Congressman Alan Grayson, a Democrat, also endorsed this proposal.
In February 2015, financial author Richard Duncan made a strong case for going further than monetizing existing debt. He argued that under current market conditions, the US could rebuild its collapsing infrastructure with quantitative easing without causing price inflation. Prices go up when demand (money) exceeds supply (goods and services); and with automation and the availability of cheap labor in vast global markets today, supply (productivity) can keep up with demand for decades to come. Duncan observed:
Quantitative Easing has only been possible because it has occurred at a time when Globalization is driving down the price of labor and industrial goods. The combination of fiat money and Globalization creates a unique moment in history where the governments of the developed economies can print money on an aggressive scale without causing inflation.
They should take advantage of this once-in-history opportunity to borrow more in order to invest in new industries and technologies, to restructure their economies and to retrain and educate their workforce at the post-graduate level. If they do, they could not only end the global economic crisis, but also ensure that the standard of living in the developed world continues to improve, rather than sinking down to third world levels.
Abraham Lincoln revived the colonial system of government-issued money when he endorsed the printing of $450 million in US Notes or "greenbacks" during the Civil War. The greenbacks not only helped the Union win the war but triggered a period of robust national growth and saved the taxpayers about $14 billion in interest payments (figuring an average of $300 million in outstanding US Notes over 150 years, at an average real interest rate of 2.6% compounded annually). The US federal debt has been growing ever since 1835, when President Andrew Jackson last paid it off and closed down the Second US Bank. If judicious use of US Notes had continued to the present, there might now be no federal debt at all.
The Inflation Snag
In short, the sovereign debt crisis can be solved by issuing sovereign money. But is there really such a thing as a free lunch? Wouldn't buying up the debt with newly-issued money lead to a hyperinflationary disaster?That was the fear when the Federal Reserve began its QE program in 2008. But the Fed has now monetized $4.5 trillion in QE ($2.7 trillion of which consisted of buying back federal securities, and these fears have not materialized. The stock market has gone up, but not apparently from an increased money supply. More likely it is from very low interest rates, making bonds unattractive and facilitating stock buybacks and borrowing to invest. The cost of produce has gone up, but it is largely because of drought in California, which supplies nearly half the country's fruits, vegetables and nuts; and because speculators have moved into foodstuffs. Despite all that, the overall inflation rate remains at manageable levels.

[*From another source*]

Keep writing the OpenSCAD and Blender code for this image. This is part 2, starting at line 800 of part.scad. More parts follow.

Why didn't $4.5 trillion in QE drive prices into the stratosphere? As financial writer Matthew Kerkhoff explained in a November 2013 article, quantitative easing is just an asset swap:
When the Fed creates $85 billion, it uses this money to buy bonds . . . . When the Fed creates and gives $85 billion in reserves to its member banks, it removes $85 billion worth of assets (bonds) from the balance sheets of those same member banks. The result is that no new net financial assets enter the economy. . . .

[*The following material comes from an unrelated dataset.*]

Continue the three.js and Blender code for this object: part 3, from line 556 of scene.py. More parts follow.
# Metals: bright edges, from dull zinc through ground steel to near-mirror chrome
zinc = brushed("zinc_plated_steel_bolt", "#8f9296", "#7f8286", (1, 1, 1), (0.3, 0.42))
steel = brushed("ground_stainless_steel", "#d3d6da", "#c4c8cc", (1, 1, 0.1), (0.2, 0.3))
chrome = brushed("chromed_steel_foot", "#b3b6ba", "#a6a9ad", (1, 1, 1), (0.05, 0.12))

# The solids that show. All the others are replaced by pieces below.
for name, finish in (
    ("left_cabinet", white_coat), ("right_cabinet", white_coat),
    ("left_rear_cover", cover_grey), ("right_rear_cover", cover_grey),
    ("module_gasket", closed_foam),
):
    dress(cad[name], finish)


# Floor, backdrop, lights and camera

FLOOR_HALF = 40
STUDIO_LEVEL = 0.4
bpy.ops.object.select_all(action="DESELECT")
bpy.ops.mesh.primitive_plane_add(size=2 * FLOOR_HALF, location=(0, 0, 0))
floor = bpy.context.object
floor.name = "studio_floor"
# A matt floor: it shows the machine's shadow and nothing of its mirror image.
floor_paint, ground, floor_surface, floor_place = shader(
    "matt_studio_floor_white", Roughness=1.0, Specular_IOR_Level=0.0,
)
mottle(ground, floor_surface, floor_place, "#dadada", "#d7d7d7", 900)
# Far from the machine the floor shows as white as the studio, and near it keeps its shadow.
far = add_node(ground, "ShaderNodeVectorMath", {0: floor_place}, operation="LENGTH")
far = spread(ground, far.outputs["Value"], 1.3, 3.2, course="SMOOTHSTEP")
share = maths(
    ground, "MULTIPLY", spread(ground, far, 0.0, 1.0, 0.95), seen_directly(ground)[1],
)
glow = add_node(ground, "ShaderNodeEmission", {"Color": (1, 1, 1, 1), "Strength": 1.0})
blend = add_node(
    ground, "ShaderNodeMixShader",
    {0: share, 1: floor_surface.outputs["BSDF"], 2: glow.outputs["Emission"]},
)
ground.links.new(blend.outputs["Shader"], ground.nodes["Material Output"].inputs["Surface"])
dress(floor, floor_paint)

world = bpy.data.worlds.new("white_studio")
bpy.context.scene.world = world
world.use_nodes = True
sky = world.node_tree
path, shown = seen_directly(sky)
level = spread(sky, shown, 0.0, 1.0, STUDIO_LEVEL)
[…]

It's much more accurate to think of the Fed's QE program as an asset swap. In fact it's even more accurate to think of it as a liquidity swap. . . . In this context liquidity refers to the ease with which money can be used.

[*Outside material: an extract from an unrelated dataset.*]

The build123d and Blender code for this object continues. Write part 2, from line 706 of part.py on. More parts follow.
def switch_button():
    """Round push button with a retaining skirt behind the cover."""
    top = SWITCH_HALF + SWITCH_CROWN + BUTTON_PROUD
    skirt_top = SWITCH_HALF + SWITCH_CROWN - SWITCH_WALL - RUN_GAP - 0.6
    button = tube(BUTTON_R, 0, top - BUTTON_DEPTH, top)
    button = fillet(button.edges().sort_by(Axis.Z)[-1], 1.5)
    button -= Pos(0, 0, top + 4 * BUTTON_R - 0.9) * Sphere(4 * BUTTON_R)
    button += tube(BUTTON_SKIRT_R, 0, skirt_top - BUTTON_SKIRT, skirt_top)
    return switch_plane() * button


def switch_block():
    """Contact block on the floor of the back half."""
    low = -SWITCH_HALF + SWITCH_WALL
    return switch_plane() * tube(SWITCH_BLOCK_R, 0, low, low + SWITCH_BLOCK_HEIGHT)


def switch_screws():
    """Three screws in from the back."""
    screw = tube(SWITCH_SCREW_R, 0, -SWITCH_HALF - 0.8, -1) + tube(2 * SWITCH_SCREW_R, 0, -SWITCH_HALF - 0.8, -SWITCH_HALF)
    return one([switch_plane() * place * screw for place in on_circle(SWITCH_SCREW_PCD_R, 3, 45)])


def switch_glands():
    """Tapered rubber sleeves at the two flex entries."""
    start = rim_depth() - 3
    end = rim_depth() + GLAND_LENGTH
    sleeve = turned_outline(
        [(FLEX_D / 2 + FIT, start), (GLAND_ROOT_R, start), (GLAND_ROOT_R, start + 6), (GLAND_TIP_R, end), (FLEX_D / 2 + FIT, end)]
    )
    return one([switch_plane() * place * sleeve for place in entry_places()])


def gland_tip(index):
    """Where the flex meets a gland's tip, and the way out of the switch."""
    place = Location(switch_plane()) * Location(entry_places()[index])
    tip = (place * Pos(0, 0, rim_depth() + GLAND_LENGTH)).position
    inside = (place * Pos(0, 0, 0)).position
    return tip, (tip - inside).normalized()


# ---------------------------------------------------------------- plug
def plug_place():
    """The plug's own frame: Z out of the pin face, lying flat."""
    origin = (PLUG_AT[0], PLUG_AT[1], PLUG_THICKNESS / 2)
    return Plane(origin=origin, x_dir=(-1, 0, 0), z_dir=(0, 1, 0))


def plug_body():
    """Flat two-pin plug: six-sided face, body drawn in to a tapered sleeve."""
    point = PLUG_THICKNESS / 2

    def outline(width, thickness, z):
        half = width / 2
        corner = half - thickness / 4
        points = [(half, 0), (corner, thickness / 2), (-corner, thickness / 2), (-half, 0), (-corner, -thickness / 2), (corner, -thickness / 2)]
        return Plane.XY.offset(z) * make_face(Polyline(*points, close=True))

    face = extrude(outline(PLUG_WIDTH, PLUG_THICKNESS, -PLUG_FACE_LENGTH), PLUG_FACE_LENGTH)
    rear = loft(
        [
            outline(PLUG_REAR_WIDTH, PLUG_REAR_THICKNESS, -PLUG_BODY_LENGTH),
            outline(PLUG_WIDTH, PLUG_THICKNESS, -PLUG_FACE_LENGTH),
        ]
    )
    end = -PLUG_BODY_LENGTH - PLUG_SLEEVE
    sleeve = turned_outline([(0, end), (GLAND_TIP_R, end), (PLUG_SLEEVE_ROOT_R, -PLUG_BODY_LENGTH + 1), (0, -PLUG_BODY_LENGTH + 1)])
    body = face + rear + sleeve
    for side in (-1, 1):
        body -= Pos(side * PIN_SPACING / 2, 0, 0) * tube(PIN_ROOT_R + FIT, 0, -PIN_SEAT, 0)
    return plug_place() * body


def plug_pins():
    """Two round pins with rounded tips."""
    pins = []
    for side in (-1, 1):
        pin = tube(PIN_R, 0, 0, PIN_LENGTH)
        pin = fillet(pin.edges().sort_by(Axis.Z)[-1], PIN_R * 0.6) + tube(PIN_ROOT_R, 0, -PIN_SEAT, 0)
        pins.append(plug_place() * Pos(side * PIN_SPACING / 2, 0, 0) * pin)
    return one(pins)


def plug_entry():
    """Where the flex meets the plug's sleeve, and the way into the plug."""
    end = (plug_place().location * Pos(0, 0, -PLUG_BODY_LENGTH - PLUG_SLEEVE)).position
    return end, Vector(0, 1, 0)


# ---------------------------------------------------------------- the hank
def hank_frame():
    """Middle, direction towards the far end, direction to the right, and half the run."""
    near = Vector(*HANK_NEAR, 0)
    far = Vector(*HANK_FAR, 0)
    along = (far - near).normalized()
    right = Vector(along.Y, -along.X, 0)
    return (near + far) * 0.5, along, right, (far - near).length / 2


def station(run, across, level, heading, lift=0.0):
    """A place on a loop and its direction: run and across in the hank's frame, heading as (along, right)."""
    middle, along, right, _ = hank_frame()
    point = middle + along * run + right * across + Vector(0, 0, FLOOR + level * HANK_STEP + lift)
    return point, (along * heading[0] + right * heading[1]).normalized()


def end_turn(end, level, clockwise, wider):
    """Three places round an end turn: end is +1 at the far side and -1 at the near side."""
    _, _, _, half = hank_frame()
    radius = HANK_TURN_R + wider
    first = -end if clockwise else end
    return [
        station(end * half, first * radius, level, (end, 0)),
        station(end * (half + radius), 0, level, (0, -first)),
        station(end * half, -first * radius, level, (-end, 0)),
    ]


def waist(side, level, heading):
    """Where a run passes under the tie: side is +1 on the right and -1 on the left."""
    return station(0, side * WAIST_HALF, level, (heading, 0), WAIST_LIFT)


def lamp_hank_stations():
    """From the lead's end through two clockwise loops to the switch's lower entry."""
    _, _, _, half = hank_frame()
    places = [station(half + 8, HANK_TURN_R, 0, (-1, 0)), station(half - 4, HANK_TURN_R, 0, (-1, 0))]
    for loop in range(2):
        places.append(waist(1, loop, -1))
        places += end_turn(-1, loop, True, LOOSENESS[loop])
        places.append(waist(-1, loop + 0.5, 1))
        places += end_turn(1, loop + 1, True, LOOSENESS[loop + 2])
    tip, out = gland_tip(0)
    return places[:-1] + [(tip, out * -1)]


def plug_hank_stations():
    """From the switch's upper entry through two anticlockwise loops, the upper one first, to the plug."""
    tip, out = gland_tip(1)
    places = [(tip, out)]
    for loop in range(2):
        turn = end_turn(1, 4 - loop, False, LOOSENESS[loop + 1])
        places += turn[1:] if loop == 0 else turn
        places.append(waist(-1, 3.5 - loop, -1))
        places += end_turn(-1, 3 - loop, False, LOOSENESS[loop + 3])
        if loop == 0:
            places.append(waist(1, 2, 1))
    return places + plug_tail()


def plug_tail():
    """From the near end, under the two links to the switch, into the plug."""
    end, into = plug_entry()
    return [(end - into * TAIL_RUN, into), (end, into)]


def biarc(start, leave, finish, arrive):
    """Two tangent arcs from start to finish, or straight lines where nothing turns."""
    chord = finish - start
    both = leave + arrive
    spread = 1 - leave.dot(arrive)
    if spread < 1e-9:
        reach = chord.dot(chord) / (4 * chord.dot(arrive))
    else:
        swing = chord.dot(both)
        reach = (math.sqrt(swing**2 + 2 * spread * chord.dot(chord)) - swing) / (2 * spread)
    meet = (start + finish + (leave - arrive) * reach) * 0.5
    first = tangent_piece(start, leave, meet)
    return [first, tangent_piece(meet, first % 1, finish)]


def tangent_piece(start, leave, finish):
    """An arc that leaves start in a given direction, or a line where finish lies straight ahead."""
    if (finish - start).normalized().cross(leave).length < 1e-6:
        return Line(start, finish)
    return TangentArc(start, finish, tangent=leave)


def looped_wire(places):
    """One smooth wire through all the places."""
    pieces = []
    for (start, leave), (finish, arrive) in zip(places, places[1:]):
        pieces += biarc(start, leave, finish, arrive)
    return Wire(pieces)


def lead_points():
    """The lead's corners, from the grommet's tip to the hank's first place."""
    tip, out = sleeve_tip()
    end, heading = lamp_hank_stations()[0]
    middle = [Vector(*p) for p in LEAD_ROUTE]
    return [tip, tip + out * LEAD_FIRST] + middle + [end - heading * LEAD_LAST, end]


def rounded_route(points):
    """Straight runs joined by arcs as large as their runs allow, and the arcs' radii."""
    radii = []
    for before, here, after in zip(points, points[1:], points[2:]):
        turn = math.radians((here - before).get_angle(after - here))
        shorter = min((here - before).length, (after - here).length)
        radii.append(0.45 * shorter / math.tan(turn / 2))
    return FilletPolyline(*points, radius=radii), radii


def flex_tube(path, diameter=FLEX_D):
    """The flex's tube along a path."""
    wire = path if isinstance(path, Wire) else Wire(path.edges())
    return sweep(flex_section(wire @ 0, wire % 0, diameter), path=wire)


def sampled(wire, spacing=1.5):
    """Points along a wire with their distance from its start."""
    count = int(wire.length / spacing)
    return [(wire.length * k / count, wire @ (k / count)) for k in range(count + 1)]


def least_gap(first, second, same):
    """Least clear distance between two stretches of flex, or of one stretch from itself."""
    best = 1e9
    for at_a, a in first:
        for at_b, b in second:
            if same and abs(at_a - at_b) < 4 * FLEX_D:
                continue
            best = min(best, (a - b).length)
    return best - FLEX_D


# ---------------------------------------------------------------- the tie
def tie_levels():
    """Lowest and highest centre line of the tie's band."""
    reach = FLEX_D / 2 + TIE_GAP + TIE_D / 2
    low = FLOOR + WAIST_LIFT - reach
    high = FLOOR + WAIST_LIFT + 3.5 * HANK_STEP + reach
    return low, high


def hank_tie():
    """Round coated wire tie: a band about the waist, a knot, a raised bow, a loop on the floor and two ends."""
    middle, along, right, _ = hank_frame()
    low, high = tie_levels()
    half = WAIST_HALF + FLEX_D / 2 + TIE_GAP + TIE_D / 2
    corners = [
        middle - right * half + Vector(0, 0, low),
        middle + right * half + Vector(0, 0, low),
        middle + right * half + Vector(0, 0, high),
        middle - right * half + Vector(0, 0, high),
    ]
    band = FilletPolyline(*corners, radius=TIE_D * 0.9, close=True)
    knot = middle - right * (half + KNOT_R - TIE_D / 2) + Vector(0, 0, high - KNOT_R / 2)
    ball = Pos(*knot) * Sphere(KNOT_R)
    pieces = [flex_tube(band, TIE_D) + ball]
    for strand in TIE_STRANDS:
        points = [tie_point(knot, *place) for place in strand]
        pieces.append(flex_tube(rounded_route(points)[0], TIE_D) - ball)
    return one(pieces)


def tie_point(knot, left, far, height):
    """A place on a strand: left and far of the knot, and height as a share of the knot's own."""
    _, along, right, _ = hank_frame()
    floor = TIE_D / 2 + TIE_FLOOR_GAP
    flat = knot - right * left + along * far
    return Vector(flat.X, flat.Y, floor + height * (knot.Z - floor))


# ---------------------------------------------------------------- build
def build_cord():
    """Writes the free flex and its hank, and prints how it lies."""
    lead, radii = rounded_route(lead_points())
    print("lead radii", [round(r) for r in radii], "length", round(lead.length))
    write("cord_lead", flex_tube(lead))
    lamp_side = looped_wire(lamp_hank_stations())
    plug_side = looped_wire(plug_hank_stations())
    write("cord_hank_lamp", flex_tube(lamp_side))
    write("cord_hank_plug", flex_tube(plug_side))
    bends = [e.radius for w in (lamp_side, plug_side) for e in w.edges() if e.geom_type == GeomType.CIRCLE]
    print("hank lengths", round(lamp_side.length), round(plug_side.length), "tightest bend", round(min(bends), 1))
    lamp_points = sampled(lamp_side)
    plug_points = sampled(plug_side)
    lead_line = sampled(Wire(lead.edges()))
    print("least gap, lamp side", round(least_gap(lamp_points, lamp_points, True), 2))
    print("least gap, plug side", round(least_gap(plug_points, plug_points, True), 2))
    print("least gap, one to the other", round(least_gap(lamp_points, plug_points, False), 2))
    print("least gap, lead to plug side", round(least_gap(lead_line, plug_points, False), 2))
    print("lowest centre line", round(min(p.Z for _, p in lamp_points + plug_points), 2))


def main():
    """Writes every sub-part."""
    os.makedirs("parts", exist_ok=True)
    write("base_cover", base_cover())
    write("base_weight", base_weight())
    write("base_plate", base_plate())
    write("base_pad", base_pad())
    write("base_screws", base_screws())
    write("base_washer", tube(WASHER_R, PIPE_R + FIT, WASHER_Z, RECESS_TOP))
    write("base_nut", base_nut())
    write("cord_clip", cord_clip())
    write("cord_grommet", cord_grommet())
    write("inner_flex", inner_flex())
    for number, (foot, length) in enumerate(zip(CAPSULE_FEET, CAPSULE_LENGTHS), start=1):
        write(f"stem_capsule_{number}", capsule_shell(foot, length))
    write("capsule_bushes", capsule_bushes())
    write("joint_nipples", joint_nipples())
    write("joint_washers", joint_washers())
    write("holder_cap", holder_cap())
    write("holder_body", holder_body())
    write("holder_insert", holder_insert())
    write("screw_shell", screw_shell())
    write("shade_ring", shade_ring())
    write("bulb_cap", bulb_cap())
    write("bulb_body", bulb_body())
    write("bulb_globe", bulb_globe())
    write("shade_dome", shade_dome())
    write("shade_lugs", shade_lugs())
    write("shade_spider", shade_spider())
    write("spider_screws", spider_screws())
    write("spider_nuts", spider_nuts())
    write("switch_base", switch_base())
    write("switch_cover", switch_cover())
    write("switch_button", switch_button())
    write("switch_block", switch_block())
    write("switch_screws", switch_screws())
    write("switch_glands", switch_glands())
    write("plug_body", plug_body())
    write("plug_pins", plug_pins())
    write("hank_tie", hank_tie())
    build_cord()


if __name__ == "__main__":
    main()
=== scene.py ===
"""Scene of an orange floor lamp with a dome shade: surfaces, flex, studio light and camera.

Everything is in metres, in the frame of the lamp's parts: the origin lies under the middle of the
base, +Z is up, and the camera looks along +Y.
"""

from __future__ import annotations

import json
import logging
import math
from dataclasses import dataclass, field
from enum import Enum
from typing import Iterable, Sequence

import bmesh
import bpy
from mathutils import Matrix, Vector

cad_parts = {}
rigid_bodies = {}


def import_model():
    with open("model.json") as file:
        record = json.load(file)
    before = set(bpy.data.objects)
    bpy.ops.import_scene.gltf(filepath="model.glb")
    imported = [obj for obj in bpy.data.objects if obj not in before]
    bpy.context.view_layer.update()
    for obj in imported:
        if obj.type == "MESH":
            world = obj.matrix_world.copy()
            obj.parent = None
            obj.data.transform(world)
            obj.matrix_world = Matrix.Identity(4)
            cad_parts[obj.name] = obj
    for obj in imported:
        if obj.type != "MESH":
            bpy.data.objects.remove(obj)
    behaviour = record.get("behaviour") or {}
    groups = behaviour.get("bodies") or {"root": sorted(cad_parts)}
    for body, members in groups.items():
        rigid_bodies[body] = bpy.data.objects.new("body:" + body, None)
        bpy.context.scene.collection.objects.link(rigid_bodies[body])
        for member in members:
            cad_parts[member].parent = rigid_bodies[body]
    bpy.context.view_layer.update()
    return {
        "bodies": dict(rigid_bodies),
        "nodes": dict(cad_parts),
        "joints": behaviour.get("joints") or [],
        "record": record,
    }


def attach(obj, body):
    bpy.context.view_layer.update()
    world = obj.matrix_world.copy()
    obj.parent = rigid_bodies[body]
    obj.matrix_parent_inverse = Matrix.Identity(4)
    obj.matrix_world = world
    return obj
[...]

Bonds are more cumbersome to spend than cash, but they still represent purchasing power. Government securities that can be quickly converted into cash or that are near maturity are considered a form of "near money". When the Fed buys the bonds, it is simply converting this less-liquid money back into more-liquid money. As Warren Mosler and John Carney explain on CNBC.com:
Quantitative easing is about the Fed buying Treasury securities. When you (voluntarily) sell them to the Fed, at current market prices, the Fed just shifts your dollars from your securities account to your bank's reserve account, all at the Fed. So why should that do anything to the economy? You have the same amount of dollars, and you could have shifted them in the same market place any time you wanted in any case.